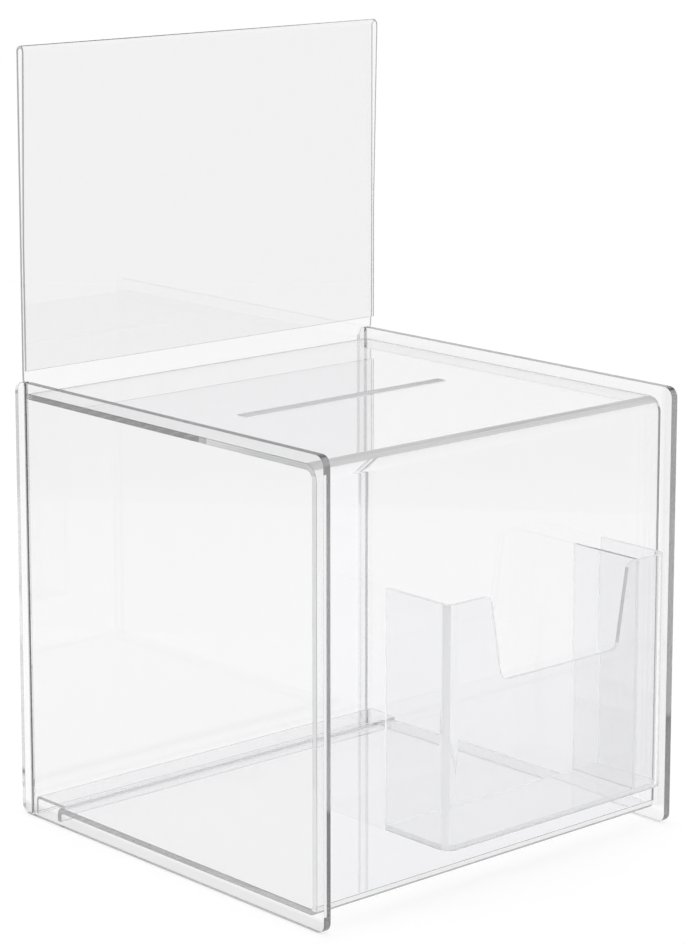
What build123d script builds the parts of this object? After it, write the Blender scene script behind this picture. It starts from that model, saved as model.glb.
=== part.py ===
from build123d import *
from math import cos, radians, sin
import os

# Clear acrylic ballot box with a lift-out back door that carries a poster header,
# and a leaflet and pen pocket on its front. Millimetres, +Z up, front facing -Y.
# Origin on the table, in the middle of the whole outline, pocket included.

# Case as a whole
case_width = 310.0
case_depth = 308.0
case_height = 298.0

# Side panels, cut from flat sheet
side_thickness = 5.5
side_corner_radius = 7.0
groove_width = 3.0
groove_depth = 2.5
groove_setback = 8.0

# Front shell, one sheet bent into top, front, floor and a short rear flange
shell_thickness = 4.0
top_inset = 7.5
front_inset = 9.5
floor_inset = 8.0
top_bend_radius = 10.0
floor_bend_radius = 6.5
flange_bend_radius = 1.5
flange_setback = 36.0
flange_table_gap = 2.0
top_door_clearance = 0.6

# Ballot slot in the top
slot_length = 177.0
slot_width = 8.0
slot_setback = 149.5
slot_offset = -4.0

# Sill angle between the rear flange and the door
sill_thickness = 2.0
sill_bend_radius = 1.5
sill_lap = 2.5
sill_door_gap = 2.0
sill_table_gap = 1.5

# Back door and poster header, one sheet folded over at the top
door_thickness = 2.0
door_side_clearance = 0.4
door_table_gap = 1.5
shoulder_gap = 0.3
shoulder_radius = 2.0
poster_height = 210.0
poster_gap = 0.9
poster_slack = 2.5
header_fold_radius = 2.0
front_leaf_rise = 8.0
front_leaf_lean = 1.4
half_turn = 180.0
front_leaf_bend_radius = 400.0

# Leaflet and pen pocket on the front
pocket_width = 193.0
pocket_depth = 56.5
pocket_height = 154.5
pocket_rise = 51.0
pocket_thickness = 3.0
pocket_bend_radius = 8.0
notch_top_width = 121.0
notch_bottom_width = 102.0
notch_depth = 55.0
notch_corner_radius = 7.0
notch_shoulder_radius = 6.0
pen_bay_width = 22.0

# Places worked out from the sizes
pocket_overhang = pocket_depth - front_inset
case_front = (pocket_overhang - case_depth) / 2
case_middle = case_front + case_depth / 2
case_back = case_front + case_depth
inner_width = case_width - 2 * side_thickness
front_face = case_front + front_inset
top_face = case_height - top_inset
floor_top = floor_inset + shell_thickness
groove_rear = case_back - groove_setback
groove_middle = groove_rear - groove_width / 2
door_rear = groove_middle + door_thickness / 2
door_front = groove_middle - door_thickness / 2
flange_rear = case_back - flange_setback
pocket_front = case_front - pocket_overhang
pocket_rim = pocket_rise + pocket_height
pocket_bay_width = pocket_width - 2 * pocket_thickness

os.makedirs("parts", exist_ok=True)

# Side panels: flat plates with rounded corners, standing proud of all that lies
# between them. A straight groove near the back edge guides the door.
inner_faces = {"left_side_panel": -inner_width / 2, "right_side_panel": inner_width / 2}
for name, inner_x in inner_faces.items():
    outward = side_thickness if inner_x > 0 else -side_thickness
    groove_outward = groove_depth if inner_x > 0 else -groove_depth
    with BuildPart() as side_panel:
        with BuildSketch(Plane.YZ.offset(inner_x)):
            with Locations((case_middle, case_height / 2)):
                RectangleRounded(case_depth, case_height, side_corner_radius)
        extrude(amount=outward)
        with BuildSketch(Plane.YZ.offset(inner_x)):
            with Locations((groove_middle, case_height / 2)):
                Rectangle(groove_width, case_height)
        extrude(amount=groove_outward, mode=Mode.SUBTRACT)
    side_panel.part.label = name
    export_step(side_panel.part, f"parts/{name}.step")

# Front shell: top, front and floor in one bent sheet, bonded edge-on to both side
# panels. The floor ends in a flange bent down to just above the table.
shell_top_end = door_front - top_door_clearance
flange_front = flange_rear - shell_thickness
with BuildPart() as front_shell:
    with BuildSketch(Plane.YZ.offset(-inner_width / 2)):
        with BuildLine():
            FilletPolyline(
                (shell_top_end, top_face),
                (front_face, top_face),
                (front_face, floor_inset),
                (flange_front, floor_inset),
                (flange_front, flange_table_gap),
                radius=[top_bend_radius, floor_bend_radius, flange_bend_radius],
            )
            offset(amount=shell_thickness, side=Side.LEFT)
        make_face()
    extrude(amount=inner_width)
    with BuildSketch(Plane.XY.offset(top_face - shell_thickness)):
        with Locations((slot_offset, case_front + slot_setback)):
            Rectangle(slot_length, slot_width)
    extrude(amount=shell_thickness, mode=Mode.SUBTRACT)
front_shell.part.label = "front_shell"
export_step(front_shell.part, "parts/front_shell.step")

# Sill angle: a thin bent strip that lies on the rear end of the floor, bridges the
# space behind the flange and turns down in front of the door.
sill_rear = door_front - sill_door_gap
sill_top = floor_top + sill_thickness
sill_front = flange_rear - shell_thickness - flange_bend_radius - sill_lap
with BuildPart() as sill_angle:
    with BuildSketch(Plane.YZ.offset(-inner_width / 2)):
        with BuildLine():
            FilletPolyline(
                (sill_rear, sill_table_gap),
                (sill_rear, sill_top),
                (sill_front, sill_top),
                radius=sill_bend_radius + sill_thickness,
            )
            offset(amount=sill_thickness, side=Side.LEFT)
        make_face()
    extrude(amount=inner_width)
sill_angle.part.label = "rear_sill_angle"
export_step(sill_angle.part, "parts/rear_sill_angle.step")

# Back door and poster header: one sheet. Below the shoulders it runs in the
# grooves, above them it is as wide as the case and folds over into a front leaf
# that leans back until it lies a poster's thickness from the back leaf.
header_bottom = case_height + shoulder_gap
front_leaf_bottom = case_height + front_leaf_rise
header_top = front_leaf_bottom + poster_height + poster_slack + door_thickness
fold_outer_radius = header_fold_radius + door_thickness
fold_z = header_top - fold_outer_radius
fold_centre_y = door_rear - fold_outer_radius
fold_turn = half_turn + front_leaf_lean
lean_turn = front_leaf_bend_radius * (1 - cos(radians(front_leaf_lean)))
leaf_front = door_front - poster_gap - door_thickness
fold_exit_y = fold_centre_y - fold_outer_radius * cos(radians(front_leaf_lean))
lean_length = (leaf_front - fold_exit_y - lean_turn) / sin(radians(front_leaf_lean))
door_panel_width = inner_width + 2 * (groove_depth - door_side_clearance)
door_panel_height = header_bottom - door_table_gap
with BuildPart() as back_door:
    with BuildSketch(Plane.YZ.offset(-case_width / 2)):
        with BuildLine():
            back_leaf = Line((door_rear, header_bottom), (door_rear, fold_z))
            fold = JernArc(back_leaf @ 1, (0, 1), fold_outer_radius, fold_turn)
            leaning = PolarLine(fold @ 1, lean_length, direction=fold % 1)
            settle = JernArc(leaning @ 1, leaning % 1, front_leaf_bend_radius, -front_leaf_lean)
            Line(settle @ 1, (leaf_front, front_leaf_bottom))
            offset(amount=door_thickness, side=Side.LEFT)
        make_face()
    extrude(amount=case_width)
    lowest_edges = back_door.edges().filter_by(Axis.Y).group_by(Axis.Z)[0]
    fillet(lowest_edges, shoulder_radius)
    with BuildSketch(Plane.XZ.offset(-door_rear)):
        with Locations((0, door_table_gap + door_panel_height / 2)):
            Rectangle(door_panel_width, door_panel_height)
    extrude(amount=door_thickness)
back_door.part.label = "back_door_with_header"
export_step(back_door.part, "parts/back_door_with_header.step")

# Pocket sleeve: one sheet bent round the front and sides of the pocket, bonded by
# its two rear edges to the shell's front. A wide notch in its front wall is for a
# thumb.
pocket_half = pocket_width / 2
with BuildPart() as pocket_sleeve:
    with BuildSketch(Plane.XY.offset(pocket_rise)):
        with BuildLine():
            FilletPolyline(
                (-pocket_half, front_face),
                (-pocket_half, pocket_front),
                (pocket_half, pocket_front),
                (pocket_half, front_face),
                radius=pocket_bend_radius,
            )
            offset(amount=pocket_thickness, side=Side.LEFT)
        make_face()
    extrude(amount=pocket_height)
    notch_floor = pocket_rim - notch_depth
    shoulder_reach = notch_top_width / 2 + 2 * notch_shoulder_radius
    over_rim = pocket_rim + notch_shoulder_radius
    with BuildSketch(Plane.XZ.offset(-pocket_front - pocket_thickness)):
        with BuildLine():
            notch_edge = FilletPolyline(
                (-shoulder_reach, pocket_rim),
                (-notch_top_width / 2, pocket_rim),
                (-notch_bottom_width / 2, notch_floor),
                (notch_bottom_width / 2, notch_floor),
                (notch_top_width / 2, pocket_rim),
                (shoulder_reach, pocket_rim),
                radius=[
                    notch_shoulder_radius,
                    notch_corner_radius,
                    notch_corner_radius,
                    notch_shoulder_radius,
                ],
            )
            Polyline(
                notch_edge @ 1,
                (shoulder_reach, over_rim),
                (-shoulder_reach, over_rim),
                notch_edge @ 0,
            )
        make_face()
    extrude(amount=pocket_thickness, mode=Mode.SUBTRACT)
pocket_sleeve.part.label = "pocket_sleeve"
export_step(pocket_sleeve.part, "parts/pocket_sleeve.step")

# Pocket floor: a flat plate bonded inside the lower edge of the sleeve.
pocket_bay_depth = pocket_depth - pocket_thickness
bay_middle = front_face - pocket_bay_depth / 2
floor_corner_radius = pocket_bend_radius - pocket_thickness
with BuildPart() as pocket_floor:
    with BuildSketch(Plane.XY.offset(pocket_rise)) as floor_outline:
        with Locations((0, bay_middle)):
            Rectangle(pocket_bay_width, pocket_bay_depth)
        fillet(floor_outline.vertices().group_by(Axis.Y)[0], floor_corner_radius)
    extrude(amount=pocket_thickness)
pocket_floor.part.label = "pocket_floor"
export_step(pocket_floor.part, "parts/pocket_floor.step")

# Pen divider: a flat plate on the pocket floor that parts the pen bay, at the
# right, from the leaflet bay.
divider_x = pocket_bay_width / 2 - pen_bay_width - pocket_thickness / 2
divider_height = pocket_height - pocket_thickness
with BuildPart() as pen_divider:
    with BuildSketch(Plane.XY.offset(pocket_rise + pocket_thickness)):
        with Locations((divider_x, bay_middle)):
            Rectangle(pocket_thickness, pocket_bay_depth)
    extrude(amount=divider_height)
pen_divider.part.label = "pen_divider"
export_step(pen_divider.part, "parts/pen_divider.step")
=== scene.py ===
from math import cos, pi, radians, sin, tan

import bmesh
import bpy
from mathutils import Matrix, Vector


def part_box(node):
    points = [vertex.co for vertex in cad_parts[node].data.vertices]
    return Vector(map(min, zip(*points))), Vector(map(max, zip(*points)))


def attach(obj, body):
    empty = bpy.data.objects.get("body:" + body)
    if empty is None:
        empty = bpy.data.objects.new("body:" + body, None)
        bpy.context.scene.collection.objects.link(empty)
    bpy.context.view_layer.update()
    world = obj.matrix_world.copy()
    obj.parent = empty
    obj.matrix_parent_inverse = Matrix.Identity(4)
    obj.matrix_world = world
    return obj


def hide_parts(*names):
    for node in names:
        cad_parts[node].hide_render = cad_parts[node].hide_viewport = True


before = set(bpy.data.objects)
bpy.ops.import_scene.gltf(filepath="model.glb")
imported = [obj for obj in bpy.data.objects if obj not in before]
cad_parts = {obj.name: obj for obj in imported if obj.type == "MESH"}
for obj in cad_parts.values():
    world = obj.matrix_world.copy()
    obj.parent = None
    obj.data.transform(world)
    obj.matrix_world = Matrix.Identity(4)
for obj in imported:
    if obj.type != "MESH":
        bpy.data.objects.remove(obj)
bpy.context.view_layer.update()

# Clear acrylic ballot box, put together from eight cut and bent sheets that are bonded
# with clear cement. Only the back, which carries the poster header, lifts out.


# Side panels
# Two flat plates of thick clear acrylic with rounded corners and polished edges. All
# other sheets of the case are bonded edge-on between them. A groove milled near the
# rear edge guides the door.
panel_corner_radius = 0.007
panel_corner_segments = 12
groove_width = 0.003
groove_depth = 0.0025
groove_setback = 0.008
polish_width = 0.00025
polish_segments = 2
sharp_angle = radians(25)
merge_distance = 1e-7
same_place = 1e-6
flat_face_weight = 100

# A face looks along an axis when its normal has more than this share along it.
facing_share = 0.5
level_share = 0.9

panel_tint = (0.95, 0.95, 0.96)
edge_tint = (0.6, 0.6, 0.61)
# Level edges are tinted lighter than upright ones: painted light from the table below.
level_edge_light_tint = (0.88, 0.88, 0.89)
shadow_tint = (0.991, 0.991, 0.992)
depth_tint = (0.4, 0.4, 0.43)
depth_density = 0.7
acrylic_ior = 1.49
sheet_gloss = {"roughness": 0, "smear": 0.012, "waviness": 0.02}
polished_gloss = {"roughness": 0.05, "smear": 0.1, "waviness": 0.1}
wipe_scale = 9
wipe_detail = 3
faintest_wipe, strongest_wipe = 0.45, 0.75
ripple_scale = 22
ripple_detail = 1
ripple_height = 0.0005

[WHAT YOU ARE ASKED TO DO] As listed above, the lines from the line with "# Pen divider: a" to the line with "in imported if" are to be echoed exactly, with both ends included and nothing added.

[EXERCISE SOLUTION]
# Pen divider: a flat plate on the pocket floor that parts the pen bay, at the
# right, from the leaflet bay.
divider_x = pocket_bay_width / 2 - pen_bay_width - pocket_thickness / 2
divider_height = pocket_height - pocket_thickness
with BuildPart() as pen_divider:
    with BuildSketch(Plane.XY.offset(pocket_rise + pocket_thickness)):
        with Locations((divider_x, bay_middle)):
            Rectangle(pocket_thickness, pocket_bay_depth)
    extrude(amount=divider_height)
pen_divider.part.label = "pen_divider"
export_step(pen_divider.part, "parts/pen_divider.step")
=== scene.py ===
from math import cos, pi, radians, sin, tan

import bmesh
import bpy
from mathutils import Matrix, Vector


def part_box(node):
    points = [vertex.co for vertex in cad_parts[node].data.vertices]
    return Vector(map(min, zip(*points))), Vector(map(max, zip(*points)))


def attach(obj, body):
    empty = bpy.data.objects.get("body:" + body)
    if empty is None:
        empty = bpy.data.objects.new("body:" + body, None)
        bpy.context.scene.collection.objects.link(empty)
    bpy.context.view_layer.update()
    world = obj.matrix_world.copy()
    obj.parent = empty
    obj.matrix_parent_inverse = Matrix.Identity(4)
    obj.matrix_world = world
    return obj


def hide_parts(*names):
    for node in names:
        cad_parts[node].hide_render = cad_parts[node].hide_viewport = True


before = set(bpy.data.objects)
bpy.ops.import_scene.gltf(filepath="model.glb")
imported = [obj for obj in bpy.data.objects if obj not in before]
cad_parts = {obj.name: obj for obj in imported if obj.type == "MESH"}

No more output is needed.